I also can obtain N-methylformamide (this has only one methyl group) for a fairly low price. Can this equally easily be used to make monomethylamine gas with NaOH or KOH?



[Edited on 10-1-22 by woelen]

karlosĀ³ - 11-1-2022 at 02:05

I made dimethylamine both with acidic and basic hydrolysis, I preferred the basic one after a while.
The acidic actually can produce an almost dry salt if you quickly store it away, in fact I was surprised I had a few years old slightly mushy bottle of dimethylamine HCl made that way.
Carbon monoxide gets produced though.

The yields are fine for both methods, more or less in the same range of around 70%, but one involes hours of heating and the other an hour or two of closely monitored, well focused on, gassing.
Depends on personal preferences, I guess.
I actually did it in three single gassing episodes when I made a half mol of dimethylamine in ethanol, because it was so annoyingly slow and I really did not wanted to ruin it or gass everything except the solvent with the amine.
It does not smell much at all, though, that was great.
But I used ice cold solvent directly from the freezer, standing in an ice bath.

woelen, yes, N-methylformamide can be used for the production of methylamine and in fact I believe that OP already did this a year or two after starting this thead.


By the way, I wonder if dimethylamine oxalate would be a nicely isolateable salt is, dry and not hygroscopic...?

woelen - 12-1-2022 at 05:04

I think, I prefer the basic route. The material does have a smell for me, but I do not perceive it as that bad as some people make you believe it is. Quite smelly, but I know more nausiating smells.

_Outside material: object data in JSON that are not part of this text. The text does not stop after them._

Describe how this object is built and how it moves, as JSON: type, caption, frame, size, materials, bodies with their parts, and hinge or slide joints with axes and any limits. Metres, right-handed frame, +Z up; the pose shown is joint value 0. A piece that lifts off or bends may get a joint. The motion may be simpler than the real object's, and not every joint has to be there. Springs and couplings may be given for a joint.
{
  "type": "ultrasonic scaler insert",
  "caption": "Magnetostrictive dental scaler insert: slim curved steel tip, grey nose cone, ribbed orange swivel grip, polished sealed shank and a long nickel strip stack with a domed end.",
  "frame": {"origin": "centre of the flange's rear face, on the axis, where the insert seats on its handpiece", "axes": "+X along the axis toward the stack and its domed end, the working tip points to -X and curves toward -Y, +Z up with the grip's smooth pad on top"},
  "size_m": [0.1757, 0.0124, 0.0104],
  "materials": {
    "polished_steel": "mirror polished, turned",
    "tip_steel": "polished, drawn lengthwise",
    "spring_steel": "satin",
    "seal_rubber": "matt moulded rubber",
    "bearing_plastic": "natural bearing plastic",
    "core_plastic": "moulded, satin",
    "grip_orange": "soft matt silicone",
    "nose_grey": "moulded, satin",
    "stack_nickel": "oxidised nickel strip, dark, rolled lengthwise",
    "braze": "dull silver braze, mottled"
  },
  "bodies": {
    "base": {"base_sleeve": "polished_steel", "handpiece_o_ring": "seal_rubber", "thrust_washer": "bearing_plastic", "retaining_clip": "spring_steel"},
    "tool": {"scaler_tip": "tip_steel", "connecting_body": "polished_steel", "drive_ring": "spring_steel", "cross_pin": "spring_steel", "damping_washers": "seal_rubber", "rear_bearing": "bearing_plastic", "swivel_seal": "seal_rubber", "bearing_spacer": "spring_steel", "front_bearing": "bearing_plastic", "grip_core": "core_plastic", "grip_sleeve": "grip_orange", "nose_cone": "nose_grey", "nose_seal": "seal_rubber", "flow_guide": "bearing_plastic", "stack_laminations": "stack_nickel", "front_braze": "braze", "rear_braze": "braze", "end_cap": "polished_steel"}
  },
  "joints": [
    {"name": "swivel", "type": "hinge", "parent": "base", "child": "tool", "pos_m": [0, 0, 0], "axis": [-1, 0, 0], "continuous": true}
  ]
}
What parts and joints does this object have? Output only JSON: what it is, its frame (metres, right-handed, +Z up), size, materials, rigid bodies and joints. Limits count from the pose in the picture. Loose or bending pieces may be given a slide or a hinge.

I wonder, why the yield only is 70%, especially in the basic route. If excess NaOH is used, don't you simply drive off all dimethylamine and keep formiate ions in solution? Or is there some side-reaction, in which 30% goes, forming non-gaseous products, which remain in solution?

woelen - 24-3-2022 at 02:01

I now also have N-methylformamide and compared that to N,N-dimethylformamide.

N-methylformamide has a faint sweet smell, N,N-dimethylformamide has no smell at all (maybe a slight pissy smell, due to impurity of dimethylamine).

I mixed both chemicals with a concentrated solution of NaOH (appr. 2 ml of liquid, mixed with 3 ml of concentred lye).
- N,N-dimethylformamide requires gentle heating to produce gaseous dimethylamine. The reaction is quite smooth.
- N-methylformamide decomposes even without heating. Small bubbles of methylamine are produced. Gently heating makes the reaction faster and quite a strong flow of methylamine can be produced with just gentle heating.

So, now I can make both methylamine and dimethylamine easily. The only thing I still do not know is why the yield would only be 70% for this type of reaction, as mentioned in previous posts. Is this really true? I would expect the reaction to have a yield of nearly 100%, albeit that at the end the reaction probably slows down.

I also noticed that dimethylamine and methylamine have very similar smells at higher concentrations. These gases are not as pungent as ammonia, but still quite irritating at higher concentrations and having an ammonia-like smell. At low concentrations, I perceive a difference in smell. Dimethylamine smells like stale piss, while methylamine has a more fishy smell. I do not perceive the smell of these gases as really nauseating, but having these smells around your house is not what you want. So, making larger quantities of the gases and dissolving it in water requires some care, to avoid having the neighbourhood smell of piss or decaying fish.